Iron Capital Insights

  • Iron Capital Insights
  • December 6, 2012
  • Chuck Osborne

Someone Must Know Something I Don’t

Happily we go straight to the cliff. Will we go over it? If so, will we go way over, or will we just dip into January to get that dropping sensation in our stomachs before pulling the parachute cord?

The fiscal cliff is all anyone talks about these days. The market seems confident that a deal will be done. I’m not sure why, as nothing that has been shared in public has been very reassuring. One theory is that politicians are actually not in a hurry because the market has not signaled desperation. That leads to some interesting circular reasoning: the markets stay relatively calm, putting faith in politicians who end up doing nothing because they have faith that the market would signal a real need to act.

Perhaps even more puzzling is the fact that consumer sentiment is at a five-year high. I saw a projection from one economist who believes unemployment will go to 11 percent if we go over the cliff, and of course as we wrote last time, the first effect of the cliff will be increased taxes out of consumers’ January paychecks. Consumers also seem to be going all-in on our government coming to a solution, and I fear their faith will be one more excuse for our politicians to delay.
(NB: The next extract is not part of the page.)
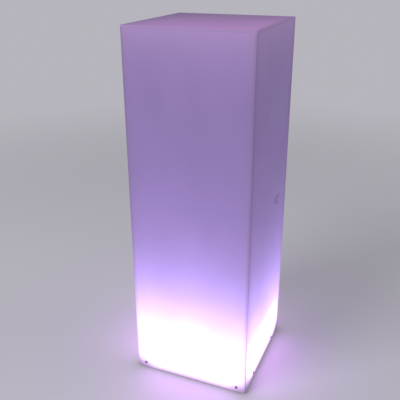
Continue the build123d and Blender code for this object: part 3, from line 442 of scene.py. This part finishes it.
# %% Finish a wall
corner_looks = {
    "x": {"tint": (0.98, 0.99, 0.92), "shade": 0.26, "start": 9.5 * MM, "end": 0.5 * MM},
    "y": {"tint": (1.00, 0.91, 0.92), "shade": 0.06, "start": 24 * MM, "end": 7 * MM},
}


def wall_finish(name, along_axis, level, foot_fade=(14 * MM, 42 * MM), hump=None, strokes=()):
    """An upright sheet, with its light, foot, corners, seams and strokes."""
    wall = Wall(name, along_axis, level)
    light = over_dark_foot(wall, wall_light(wall, hump), *foot_fade)
    look = corner_looks[along_axis]
    warm = wall.mix(wall.share.step(0.80, 1.0), (1, 1, 1), look["tint"])
    at_corner = wall.reach.step(half_width - look["start"], half_width - look["end"])
    shade = 1 - look["shade"] * at_corner
    seam = glue_lines(wall)
    light = light * warm * shade * (1 - 0.14 * wall.cut_edge) * (1 - 0.12 * seam)
    colour = sheet_colour * (0.90 + 0.20 * wall.clouds) * warm * (1 - 0.10 * wall.cut_edge)
    roughness = 0.46 + 0.08 * seam + 0.16 * wall.cut_edge
    if strokes:
        first, second = (dark_stroke(wall, *stroke) for stroke in strokes)
        # The strokes darken the wall's light and colour and raise its roughness
        dark_strokes = first.most(second)
        light = light * (1 - 0.30 * dark_strokes)
        colour = colour * (1 - 0.16 * dark_strokes)
        roughness = roughness + 0.20 * dark_strokes
    return opal_surface(wall, colour, light, roughness)


right_hump = {"middle": -120 * MM, "reach": 105 * MM, "rise": 0.30, "dip": 0.04}
side_foot, right_foot = (18 * MM, 60 * MM), (20 * MM, 62 * MM)
by_node = {
    "front_panel": wall_finish("opal_front", "x", 1.0),
    "left_panel": wall_finish("opal_left", "y", 0.86, side_foot),
    "right_panel": wall_finish("opal_right", "y", 0.66, right_foot, right_hump, right_strokes),
    "back_panel": wall_finish("opal_back", "x", 0.80),
}
print("walls finished:", len(by_node))

# %% [markdown]
# The top sheet is far from the chips, so its light is weak and even, a little pinker, and brighter
# towards the front. Along the sides it lies on walls that give less light than the front wall. Its
# own cut edges show all round, and pass on the light of the wall below them.

# %% Finish the lid
lid_body = (0.132, 0.052, 0.138)
lid_edge = (0.210, 0.132, 0.246)


def lid_finish(name):
    """The top sheet: brighter towards the front, darker over the side walls, painted highlight at its front edge.
    """
    finish = Finish(name)
    clouds = finish.noise(7.0)
    slope = 1 - 0.60 * finish.y / half_width + 0.22 * finish.x / half_width
    slope = slope * (1 - 0.32 * finish.x.step(-half_width + 75 * MM, -half_width))
    over_side = finish.x.size().step(half_width - 13 * MM, half_width - 3 * MM)
    # A painted highlight: the lid's light is lifted by a tenth along its front edge
    front_edge_highlight = finish.y.step(-half_width + 8 * MM, -half_width + 2 * MM)
    light = lid_body * (slope * (0.92 + 0.16 * clouds))
    light = light * (1 - 0.28 * over_side) * (1 + 0.10 * front_edge_highlight)

    sides = (finish.x, finish.x * -1, finish.y)
    right, left, back = (side.step(edge_start, edge_end) for side in sides)
    wall_glow = lid_edge * (1 - 0.34 * right - 0.14 * left - 0.20 * back)
    cut_edge = finish.x.size().most(finish.y.size()).step(edge_start, edge_end)
    light = finish.mix(cut_edge, light, wall_glow) * (1 - 0.20 * glue_lines(finish))
    colour = sheet_colour * (0.93 + 0.14 * clouds)
    return opal_surface(finish, colour, light, 0.46 + 0.16 * cut_edge)


by_node["top_panel"] = lid_finish("opal_lid")
print("opal finishes:", len(by_node))

# %% [markdown]
# ## Metals
#
# Small fixings are mostly one metal with a thin coat on it. What makes them read as metal is that
# the coat is uneven: roughness wanders over a few millimetres, plating tints blue and straw, and
# dark oxide wears off where a driver bit has turned. Noise drives colour and roughness together.

# %% Coated screws and washers
def dark_screw():
    """Black oxide, worn through to grey in spots."""
    finish = Finish("dark_screw")
    wear = finish.noise(900.0, 4.0).step(0.54, 0.74)
    return finish.surface(
        Base_Color=finish.mix(wear, (0.275, 0.235, 0.300), (0.42, 0.39, 0.44)),
        Metallic=0.60,
        Roughness=0.34 + 0.22 * finish.noise(1400.0),
        Normal=finish.bump(finish.noise(2600.0), 0.03 * MM),
    )


def zinc_steel():
    """Zinc plating that tints from blue to straw."""
    finish = Finish("zinc_steel")
    tint = finish.noise(240.0, 2.0).step(0.35, 0.65)
    return finish.surface(
        Base_Color=finish.mix(tint, (0.64, 0.66, 0.70), (0.73, 0.71, 0.67)),
        Metallic=1.0,
        Roughness=0.26 + 0.20 * finish.noise(1100.0, 4.0),
        Normal=finish.bump(finish.noise(3000.0), 0.02 * MM),
    )


finishes["dark_screw"] = dark_screw()
finishes["zinc_steel"] = zinc_steel()
print("coated metals:", len(finishes))

# %% [markdown]
# The light rails are extruded, the battery's links are rolled, and the charging socket's pin and
# nut are turned. All three leave fine lines that run one way. A noise, drawn out along the lines
# by small factors and packed across them by large ones, gives the grain.

# %% Drawn metals
rail_colours = ((0.82, 0.83, 0.84), (0.70, 0.71, 0.73))
drawn_looks = {
    "rail_along_x": (*rail_colours, (25, 2400, 2400), 0.28),
    "rail_along_y": (*rail_colours, (2400, 25, 2400), 0.28),
    "nickel_strip": ((0.76, 0.74, 0.70), (0.62, 0.60, 0.57), (900, 60, 2400), 0.24),
    "bright_brass": ((0.84, 0.68, 0.36), (0.70, 0.52, 0.24), (1500, 1500, 90), 0.22),
    "nut_nickel": ((0.78, 0.77, 0.74), (0.62, 0.61, 0.59), (500, 500, 2600), 0.20),
}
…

If the consumers aren’t worrying, then why should politicians?

It certainly is a curious time. The market did begin to act as we thought it should immediately after the election, then it decided to go up nearly 4 percent over Thanksgiving. Usually moves like that are ignored by investors because it was on anemic volume over a holiday week, and one assumes the professionals will be back at work the next week and will correct that false optimism. Thus far that has not happened.

Most of the talking heads have been saying that they believe the market will pop big when a deal is announced in Washington. We think that is probably true, but what happens if a deal is not forthcoming? It appears that option is not even being considered. We think this phenomenon presents one of those binary moments when only one of two things is going to happen: a deal will get done and the market will go up dramatically, or a deal won’t get done and the market will drop dramatically. We prefer to err on the safe side of that bet.

Either way we will get beyond the cliff and when we do, there are beginning to be some bright spots. Housing is truly improving and the economy grew faster than originally believed in the third quarter. Economic weakness in Europe has had one silver lining in that reduced demand for commodities has eased the pain at the pump for many consumers. Earnings growth in the third quarter has settled to -0.9 percent, according to FactSet, which ends an eleven-quarter streak for positive growth, but this is better than the almost 3 percent drop that was expected. Revenues, on the other hand, did disappoint with 59 percent of companies missing estimates, so don’t get too excited just yet. Still it feels like it has been a long time since there has been anything positive to talk about so I am seizing the moment.

The bottom line is that all eyes are on Washington until we either go over the cliff or come to an agreement. It is time to be nimble and hope Santa brings us something good for Christmas and not a lump of coal.

One final note. Our political class is, by and large, more opportunistic than idealistic. Of course there are exceptions, but for most politicians the unwillingness to compromise comes not from core values but from the knowledge that doing so will be used against them when they run for re-election. If you really want our leaders to work together, which requires compromise on both sides, then you might consider letting your elected officials know that by shooting them an email or phone call. If you do so and they follow that lead, then we should do everything in our power to make sure that they don’t get punished for it in the next election. Food for thought.